TASK STATEMENT — Among the lines below, keep only those from the one containing "after the spinners" through the one containing "bpy.data.objects.remove(obj)", and reproduce them exactly.

RAW DATA —
===============

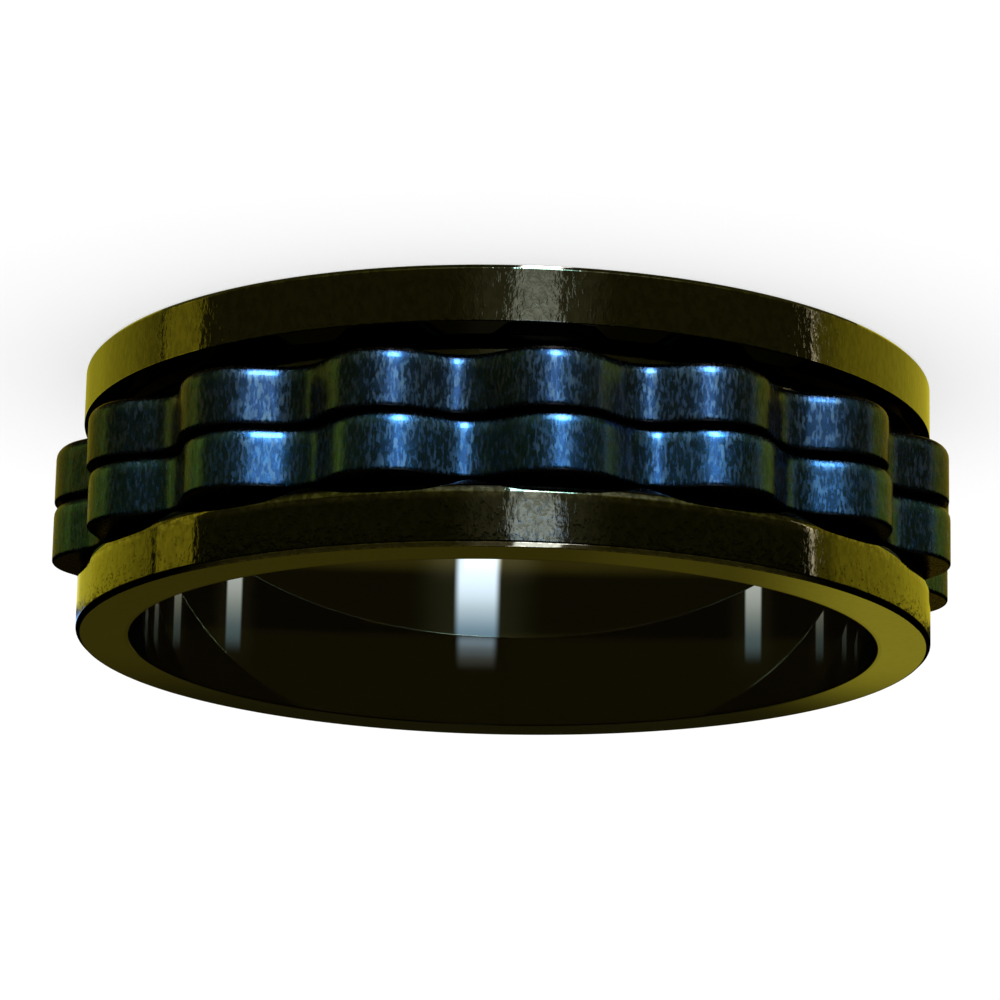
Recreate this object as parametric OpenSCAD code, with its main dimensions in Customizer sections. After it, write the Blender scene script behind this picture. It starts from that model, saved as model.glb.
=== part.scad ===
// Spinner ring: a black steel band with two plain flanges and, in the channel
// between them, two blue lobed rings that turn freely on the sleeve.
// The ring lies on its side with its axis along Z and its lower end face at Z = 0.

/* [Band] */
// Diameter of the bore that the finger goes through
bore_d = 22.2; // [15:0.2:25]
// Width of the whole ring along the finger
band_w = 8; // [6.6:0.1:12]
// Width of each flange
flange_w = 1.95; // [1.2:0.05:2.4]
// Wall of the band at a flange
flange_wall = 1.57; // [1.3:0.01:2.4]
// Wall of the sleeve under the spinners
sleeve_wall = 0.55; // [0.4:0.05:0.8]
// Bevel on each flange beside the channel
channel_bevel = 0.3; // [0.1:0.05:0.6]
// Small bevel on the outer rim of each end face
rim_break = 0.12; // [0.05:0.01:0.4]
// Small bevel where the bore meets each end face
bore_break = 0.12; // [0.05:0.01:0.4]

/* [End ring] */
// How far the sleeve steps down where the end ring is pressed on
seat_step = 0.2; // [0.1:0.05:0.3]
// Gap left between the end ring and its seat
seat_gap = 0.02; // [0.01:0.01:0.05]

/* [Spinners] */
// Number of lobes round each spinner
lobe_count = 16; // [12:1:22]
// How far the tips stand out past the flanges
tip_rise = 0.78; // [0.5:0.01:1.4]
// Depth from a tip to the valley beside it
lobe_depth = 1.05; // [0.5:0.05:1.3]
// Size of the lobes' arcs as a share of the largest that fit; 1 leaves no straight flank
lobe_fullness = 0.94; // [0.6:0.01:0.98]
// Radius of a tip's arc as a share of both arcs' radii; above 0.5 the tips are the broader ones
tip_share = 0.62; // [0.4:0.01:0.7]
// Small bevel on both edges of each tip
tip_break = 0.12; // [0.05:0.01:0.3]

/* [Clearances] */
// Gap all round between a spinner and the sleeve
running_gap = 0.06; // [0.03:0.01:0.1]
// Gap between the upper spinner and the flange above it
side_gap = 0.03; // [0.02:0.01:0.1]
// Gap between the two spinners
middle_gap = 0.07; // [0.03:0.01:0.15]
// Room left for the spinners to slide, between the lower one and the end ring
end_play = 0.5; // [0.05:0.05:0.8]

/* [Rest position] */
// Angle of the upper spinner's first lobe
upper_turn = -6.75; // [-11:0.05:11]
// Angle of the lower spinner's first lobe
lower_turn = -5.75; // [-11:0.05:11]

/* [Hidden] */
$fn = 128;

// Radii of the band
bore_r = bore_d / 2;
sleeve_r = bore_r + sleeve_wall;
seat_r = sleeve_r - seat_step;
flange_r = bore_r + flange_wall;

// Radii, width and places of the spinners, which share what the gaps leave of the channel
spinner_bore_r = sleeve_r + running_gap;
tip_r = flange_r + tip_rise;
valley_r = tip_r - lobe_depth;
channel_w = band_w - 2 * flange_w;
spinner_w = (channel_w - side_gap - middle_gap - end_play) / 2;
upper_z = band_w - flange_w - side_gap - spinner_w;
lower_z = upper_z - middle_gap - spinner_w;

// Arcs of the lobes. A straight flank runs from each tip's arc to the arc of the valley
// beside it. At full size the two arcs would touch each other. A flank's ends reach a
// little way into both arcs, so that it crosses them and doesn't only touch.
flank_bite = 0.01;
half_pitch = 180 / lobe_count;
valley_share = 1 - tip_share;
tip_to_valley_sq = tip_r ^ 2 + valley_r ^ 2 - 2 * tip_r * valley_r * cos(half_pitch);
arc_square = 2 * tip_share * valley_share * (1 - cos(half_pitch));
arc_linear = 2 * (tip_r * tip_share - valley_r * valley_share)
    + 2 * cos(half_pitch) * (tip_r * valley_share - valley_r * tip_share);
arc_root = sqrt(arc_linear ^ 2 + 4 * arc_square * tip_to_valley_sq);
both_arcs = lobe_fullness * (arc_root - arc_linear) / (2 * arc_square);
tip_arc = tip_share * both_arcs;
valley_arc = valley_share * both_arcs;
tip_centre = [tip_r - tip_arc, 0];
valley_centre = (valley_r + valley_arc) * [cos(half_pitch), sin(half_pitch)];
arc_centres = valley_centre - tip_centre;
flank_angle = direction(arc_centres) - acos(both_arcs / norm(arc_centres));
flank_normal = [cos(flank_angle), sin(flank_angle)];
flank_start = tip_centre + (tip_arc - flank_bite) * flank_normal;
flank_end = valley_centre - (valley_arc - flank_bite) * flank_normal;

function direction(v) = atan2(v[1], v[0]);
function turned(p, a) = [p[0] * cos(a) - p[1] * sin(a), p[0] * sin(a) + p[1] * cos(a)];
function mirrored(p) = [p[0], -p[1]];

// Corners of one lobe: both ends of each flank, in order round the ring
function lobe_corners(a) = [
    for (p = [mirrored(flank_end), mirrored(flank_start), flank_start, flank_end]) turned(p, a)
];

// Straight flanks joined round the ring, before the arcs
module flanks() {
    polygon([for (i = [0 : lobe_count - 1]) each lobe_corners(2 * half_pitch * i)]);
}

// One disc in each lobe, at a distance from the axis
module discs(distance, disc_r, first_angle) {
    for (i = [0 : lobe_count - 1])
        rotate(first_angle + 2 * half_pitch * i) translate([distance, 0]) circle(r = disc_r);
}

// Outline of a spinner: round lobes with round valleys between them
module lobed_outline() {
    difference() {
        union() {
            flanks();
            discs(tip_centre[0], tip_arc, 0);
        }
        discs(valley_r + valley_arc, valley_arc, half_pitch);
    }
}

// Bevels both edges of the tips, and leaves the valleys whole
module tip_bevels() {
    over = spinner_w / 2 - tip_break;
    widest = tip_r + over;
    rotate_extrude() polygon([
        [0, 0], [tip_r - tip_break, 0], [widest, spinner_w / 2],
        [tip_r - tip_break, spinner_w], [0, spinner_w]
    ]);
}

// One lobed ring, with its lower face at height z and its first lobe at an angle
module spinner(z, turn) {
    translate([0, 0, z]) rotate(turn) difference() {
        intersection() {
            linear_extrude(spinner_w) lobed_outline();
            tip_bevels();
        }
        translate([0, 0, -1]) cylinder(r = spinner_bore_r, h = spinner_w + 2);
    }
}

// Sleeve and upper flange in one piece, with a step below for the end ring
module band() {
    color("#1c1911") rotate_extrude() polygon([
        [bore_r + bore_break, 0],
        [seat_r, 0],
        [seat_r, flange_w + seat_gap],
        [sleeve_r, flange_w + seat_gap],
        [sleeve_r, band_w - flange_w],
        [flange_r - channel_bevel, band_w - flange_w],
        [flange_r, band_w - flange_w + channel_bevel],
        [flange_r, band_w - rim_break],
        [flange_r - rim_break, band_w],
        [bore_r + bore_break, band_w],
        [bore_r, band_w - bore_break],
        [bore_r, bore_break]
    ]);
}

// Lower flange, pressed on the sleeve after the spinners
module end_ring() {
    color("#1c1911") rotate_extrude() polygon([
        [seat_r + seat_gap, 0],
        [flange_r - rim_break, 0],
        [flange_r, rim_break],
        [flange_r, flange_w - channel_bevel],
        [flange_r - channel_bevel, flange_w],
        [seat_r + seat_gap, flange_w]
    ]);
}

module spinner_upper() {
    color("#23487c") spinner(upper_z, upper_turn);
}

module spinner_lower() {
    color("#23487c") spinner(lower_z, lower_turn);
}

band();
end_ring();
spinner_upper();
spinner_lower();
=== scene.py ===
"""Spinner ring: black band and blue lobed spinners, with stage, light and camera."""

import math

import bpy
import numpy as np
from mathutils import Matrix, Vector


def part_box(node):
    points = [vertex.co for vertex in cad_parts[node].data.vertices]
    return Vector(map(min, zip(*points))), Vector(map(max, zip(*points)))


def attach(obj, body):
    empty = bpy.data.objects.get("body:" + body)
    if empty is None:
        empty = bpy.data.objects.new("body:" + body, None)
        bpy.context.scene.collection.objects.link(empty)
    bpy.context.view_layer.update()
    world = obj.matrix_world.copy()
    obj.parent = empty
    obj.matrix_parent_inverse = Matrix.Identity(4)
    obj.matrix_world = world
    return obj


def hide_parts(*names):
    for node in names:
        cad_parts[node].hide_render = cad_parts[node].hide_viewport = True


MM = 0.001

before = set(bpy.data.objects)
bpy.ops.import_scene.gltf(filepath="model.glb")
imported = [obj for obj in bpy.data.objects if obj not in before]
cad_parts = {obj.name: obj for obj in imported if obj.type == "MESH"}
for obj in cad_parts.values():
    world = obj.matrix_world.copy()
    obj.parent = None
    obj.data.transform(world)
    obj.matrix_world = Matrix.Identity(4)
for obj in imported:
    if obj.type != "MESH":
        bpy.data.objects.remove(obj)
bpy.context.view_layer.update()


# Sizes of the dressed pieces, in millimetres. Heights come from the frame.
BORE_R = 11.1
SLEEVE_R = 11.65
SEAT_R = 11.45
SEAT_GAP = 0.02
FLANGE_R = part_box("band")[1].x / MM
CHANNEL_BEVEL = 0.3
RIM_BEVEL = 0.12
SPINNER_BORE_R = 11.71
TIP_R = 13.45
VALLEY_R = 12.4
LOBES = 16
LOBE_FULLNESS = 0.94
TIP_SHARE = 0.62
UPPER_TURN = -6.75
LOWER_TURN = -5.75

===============

THE RESPONSE —
// Lower flange, pressed on the sleeve after the spinners
module end_ring() {
    color("#1c1911") rotate_extrude() polygon([
        [seat_r + seat_gap, 0],
        [flange_r - rim_break, 0],
        [flange_r, rim_break],
        [flange_r, flange_w - channel_bevel],
        [flange_r - channel_bevel, flange_w],
        [seat_r + seat_gap, flange_w]
    ]);
}

module spinner_upper() {
    color("#23487c") spinner(upper_z, upper_turn);
}

module spinner_lower() {
    color("#23487c") spinner(lower_z, lower_turn);
}

band();
end_ring();
spinner_upper();
spinner_lower();
=== scene.py ===
"""Spinner ring: black band and blue lobed spinners, with stage, light and camera."""

import math

import bpy
import numpy as np
from mathutils import Matrix, Vector


def part_box(node):
    points = [vertex.co for vertex in cad_parts[node].data.vertices]
    return Vector(map(min, zip(*points))), Vector(map(max, zip(*points)))


def attach(obj, body):
    empty = bpy.data.objects.get("body:" + body)
    if empty is None:
        empty = bpy.data.objects.new("body:" + body, None)
        bpy.context.scene.collection.objects.link(empty)
    bpy.context.view_layer.update()
    world = obj.matrix_world.copy()
    obj.parent = empty
    obj.matrix_parent_inverse = Matrix.Identity(4)
    obj.matrix_world = world
    return obj


def hide_parts(*names):
    for node in names:
        cad_parts[node].hide_render = cad_parts[node].hide_viewport = True


MM = 0.001

before = set(bpy.data.objects)
bpy.ops.import_scene.gltf(filepath="model.glb")
imported = [obj for obj in bpy.data.objects if obj not in before]
cad_parts = {obj.name: obj for obj in imported if obj.type == "MESH"}
for obj in cad_parts.values():
    world = obj.matrix_world.copy()
    obj.parent = None
    obj.data.transform(world)
    obj.matrix_world = Matrix.Identity(4)
for obj in imported:
    if obj.type != "MESH":
        bpy.data.objects.remove(obj)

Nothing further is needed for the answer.